Sylas and I continue to sneak off and kiss for the next few days, trying to distract our minds from what we face ahead. I check on Mathew, make walk-throughs around the town and generally check on everything. With each day I start to wonder if something has happened; if maybe Aiden didn’t make it to them or if the Highers couldn’t agree to send out the army. Deep down, though, I know that’s not true. They’ll come. They always do.

People have started to let their guard down by staying out later or not keeping such a close eye on the desert land when the sun goes down. Some even bail out and head for the hills; not wanting to protect their colony, but hide. It’s driving me mad, but there’s nothing I can do. They won’t listen to me because I’m not human; something which I try not to think about.

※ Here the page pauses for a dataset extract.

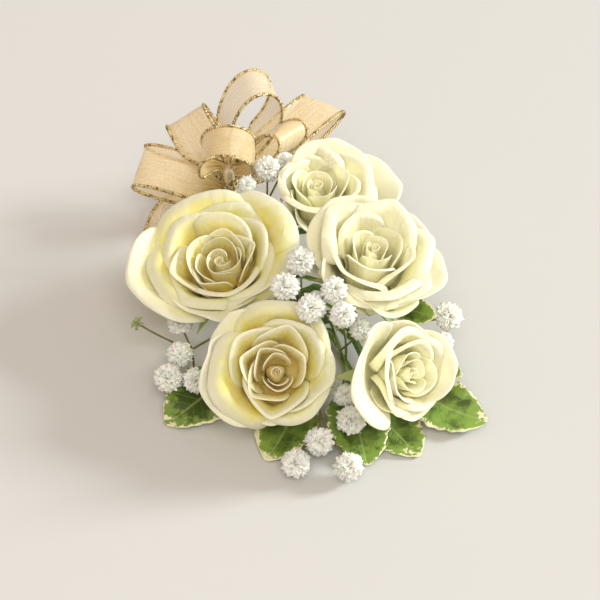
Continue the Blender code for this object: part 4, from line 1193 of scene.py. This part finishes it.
def make_ribbon(name, path, where, across, width, shift, finish, thread):
    """One ribbon with its two gold edges."""
    grid = ribbon_grid(path, where, across, width, shift, name != "bow_tail")
    skin = Skin()
    open_share = np.linalg.norm(grid[:, -1] - grid[:, 0], axis=1)[:, None] / width
    # Denser where the ribbon is gathered, plus painted shade on the loops listed for it.
    density_and_shade = GATHER_TONE * (GATHER_FULL - open_share) + PAINTED_SHADE_LOOPS.get(name, 0.0)
    skin.grid(grid, along=where / RIBBON_MAP_LENGTH, tone=np.clip(density_and_shade, 0.0, 1.0))
    cloth = skin.build(name + "_ribbon", finish, 0.0, (name,), "ribbon")
    radius = bpy.context.scene.corsage_sizes.thread_radius / MM
    edges = Skin()
    for column in (0, -1):
        line, _ = evenly(grid[:, column], THREAD_STEP)
        edges.tube(line, radius, *THREAD_ROUND)
    gold = edges.build(name + "_gold_edges", thread, 0.0, (), "tie")


class CORSAGE_OT_bow(bpy.types.Operator):
    """Make the bow's loops and its loose end, with gold thread along their edges"""
    bl_idname = "corsage.bow"
    bl_label = "Bow"

    def execute(self, context):
        cloth, thread = ribbon_finish(), gold_finish()
        for name, loop in LOOPS.items():
            path, where, across = loop_path(loop)
            make_ribbon(name, path, where, across, loop.width, loop.shift, cloth, thread)
        path, where, across = tail_path()
        make_ribbon("bow_tail", path, where, across, TAIL_WIDTH, 0.0, cloth, thread)
        return {"FINISHED"}


class CORSAGE_OT_tie(bpy.types.Operator):
    """Finish the tie, and wind gold wire round it"""
    bl_idname = "corsage.tie"
    bl_label = "Tie"

    def execute(self, context):
        thread = bpy.data.materials.get("gold_thread") or gold_finish()
        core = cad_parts["bow_tie"]
        core.data.materials.clear()
        core.data.materials.append(tie_finish())
        share = np.linspace(0.0, 1.0, 260)
        path = TIE_CENTRE + ring_points(TIE_RADIUS + WIRE_CLEAR, share * TAU * WIRE_TURNS,
                                        WIRE_HALF_LENGTH * (2.0 * share - 1.0))
        skin = Skin()
        skin.tube(path, WIRE_RADIUS, *WIRE_ROUND)
        skin.build("tie_winding", thread, 0.0, (), "tie")
        return {"FINISHED"}


class CORSAGE_OT_taped_stems(bpy.types.Operator):
    """Give the stem bundle and the rose stems their floral tape"""
    bl_idname = "corsage.taped_stems"
    bl_label = "Taped Stems"

    def execute(self, context):
        tape = tape_finish()
        for name in ["stem_bundle"] + [rose + "_stem" for rose in ROSES]:
            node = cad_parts[name]
            node.data.materials.clear()
            node.data.materials.append(tape)
        return {"FINISHED"}


# ---------------------------------------------------------------- stage

CAMERA_TARGET = Vector((0.008, -0.0316, 0.025))
CAMERA_ELEVATION = math.radians(45.0)
CAMERA_DISTANCE = 0.6
CAMERA_LENS = 120.0
CAMERA_SENSOR = 36.0
FLOOR_HALF = 2.5
# Name, azimuth and elevation in degrees, distance and size in metres, watts, colour.
LIGHTS = (
    ("key", 14.0, 24.0, 4.0, 0.9, 160.0, (0.92, 0.99, 1.0)),
    ("front", -85.0, 54.0, 2.5, 1.6, 33.0, (1.0, 0.95, 0.88)),
)
FILL_COLOR = (1.0, 0.83, 0.73, 1.0)
FILL_STRENGTH = 0.58


def aim(obj, spot, target):
    """Put a light or the camera at a spot, looking at the target."""
    obj.location = spot
    obj.rotation_euler = (Vector(target) - Vector(spot)).to_track_quat("-Z", "Y").to_euler()


def add_light(name, azimuth, elevation, distance, size, energy, color):
    """A square soft light on a sphere round the corsage."""
    lamp = bpy.data.lights.new(name, "AREA")
    lamp.size = size
    lamp.energy = energy
    lamp.color = color
    obj = bpy.data.objects.new(name, lamp)
    bpy.context.scene.collection.objects.link(obj)
    turn, rise = math.radians(azimuth), math.radians(elevation)
    way = Vector((math.cos(turn) * math.cos(rise), math.sin(turn) * math.cos(rise), math.sin(rise)))
    aim(obj, CAMERA_TARGET + way * distance, CAMERA_TARGET)


class CORSAGE_OT_stage(bpy.types.Operator):
    """Set the floor, the lights and the camera"""
    bl_idname = "corsage.stage"
    bl_label = "Stage"

    def execute(self, context):
        scene = context.scene
        finish, tree, shader = new_finish("plain_floor", Roughness=0.9)
        grain = grouped(tree, soft_patches, Vector=place_of(tree), Scale=6.0, Level=0.5,
                        Softness=0.3)
        floor_color = tuple(scene.corsage_colors.floor)
        darker = tuple(0.985 * c for c in floor_color)
        paint(tree, shader, blend(tree, grain, floor_color, darker))
        mesh = bpy.data.meshes.new("floor")
        corners = ((-1, -1), (1, -1), (1, 1), (-1, 1))
        mesh.from_pydata([(FLOOR_HALF * x, FLOOR_HALF * y, 0.0) for x, y in corners], [],
                         [(0, 1, 2, 3)])
        mesh.materials.append(finish)
        floor = bpy.data.objects.new("floor", mesh)
        scene.collection.objects.link(floor)
        camera = bpy.data.objects.new("camera", bpy.data.cameras.new("camera"))
        scene.collection.objects.link(camera)
        camera.data.lens = CAMERA_LENS
        camera.data.sensor_width = CAMERA_SENSOR
        camera.data.clip_start = 0.01
        back = Vector((0.0, -math.cos(CAMERA_ELEVATION), math.sin(CAMERA_ELEVATION)))
        aim(camera, CAMERA_TARGET + back * CAMERA_DISTANCE, CAMERA_TARGET)
        scene.camera = camera
        for light in LIGHTS:
            add_light(*light)
        world = bpy.data.worlds.new("soft_fill")
        world.use_nodes = True
        fill = world.node_tree.nodes["Background"]
        fill.inputs["Color"].default_value = FILL_COLOR
        fill.inputs["Strength"].default_value = FILL_STRENGTH
        scene.world = world
        scene.view_settings.view_transform = "Standard"
        return {"FINISHED"}


# ---------------------------------------------------------------- panel and running

OPERATORS = (
    CORSAGE_OT_guard_petals, CORSAGE_OT_inner_petals, CORSAGE_OT_sepals, CORSAGE_OT_leaves,
    CORSAGE_OT_baby_breath, CORSAGE_OT_bow, CORSAGE_OT_tie, CORSAGE_OT_taped_stems,
    CORSAGE_OT_stage,
)


class CORSAGE_PT_panel(bpy.types.Panel):
    """Lists the corsage's settings and pieces"""
    bl_idname = "CORSAGE_PT_panel"
    bl_label = "Corsage"
    bl_space_type = "VIEW_3D"
    bl_region_type = "UI"
    bl_category = "Corsage"

    def draw(self, context):
        for settings in (context.scene.corsage_colors, context.scene.corsage_sizes):
            for key in settings.__annotations__:
                self.layout.prop(settings, key)
        for operator in OPERATORS:
            self.layout.operator(operator.bl_idname)


CLASSES = (CorsageColors, CorsageSizes) + OPERATORS + (CORSAGE_PT_panel,)


def register():
    for item in CLASSES:
        bpy.utils.register_class(item)
    bpy.types.Scene.corsage_colors = PointerProperty(type=CorsageColors)
    bpy.types.Scene.corsage_sizes = PointerProperty(type=CorsageSizes)


def unregister():
    del bpy.types.Scene.corsage_sizes
    del bpy.types.Scene.corsage_colors
    for item in reversed(CLASSES):
        bpy.utils.unregister_class(item)


def main():
    register()
    for operator in OPERATORS:
        group, name = operator.bl_idname.split(".")
        getattr(getattr(bpy.ops, group), name)()


if __name__ == "__main__":
    main()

On the fourth day, when I stop by to check up on Mathew, I decide to talk to him about it; to see if he’ll talk to them about being more careful.

“You need to talk to your people,” I announce as I enter his lab. “They’re…” I trail off at the sight of the mess that surrounds him. Empty vials are strewn everywhere, flasks, garbage, spilt liquids on the floor, and Mathew stands in it all with his eyes pressed to that strange device he pointed at the other day; the one he said would help him study our blood.

“What on earth,” I say, maneuvering around the mess. “Don’t you ever clean up in here?”

He falters back with his hand pressed to his heart, his elbow bumping the counter and putting a dent in it. Strange. “Goodness, I didn’t hear you come in.”

“I said something as I walked in,” I say, glass crunching under my boot, eyeing over his extremely healthy state. I mean, he’s been looking healthier and healthier by the day, but he’s almost glowing with strength. “Didn’t you hear me?”

He shakes his head, looking distracted. “No… no… I was…” He drifts off as he puts his eyes back on the strange device, turning the knob on the side. “Well, I was having an epiphany.”

“Over what?”

He glances up at me, his eyes shining with excitement. “Over a cure.”

I rush up to him. “You figured it out?”

“Well, yes and no.” He gestures at himself as he squares his shoulders. “I’ve been studying my blood and well…” he trails off, glancing around with a puzzled look. Then something clicks in his expression and he hurries back to the wall.

“What are you…?”

I trail off as he rams his fist through the wall. Bits and pieces of brick shatter and fly through the air. My jaw hits my knees as I gape at him, stepping back as my hand moves to my knife.

“What are you?” I ask, drawing my knife out of my back pocket.

He surrenders his hands in front of him. “Kayla, relax. I’m still me, simply stronger… just like you.”

My arm falls to my side. “Are you saying what I think you’re saying?”

He lowers his hands and rushes towards me, beaming from ear to ear. “Yes,” he says. “You’re blood didn’t just cure me; it turned me into a Day Walker.”

“That can’t be possible,” I argue against the bluntly honest truth in front of me. I can see it in his eyes; the power, the strength, the confidence. “Sylas didn’t...” I trail off, remembering how he seemed to be stronger as we ran here and how, when he kisses me, there is so much more behind it I thought I’d bruise. I’ve never felt like I could bruise before. Unlike Mathew, however, I’m not happy. “Well, that doesn’t do us any good,” I say. “Because we’re not trying to turn the world into a bunch of Day Walkers. We want to be human again, right?”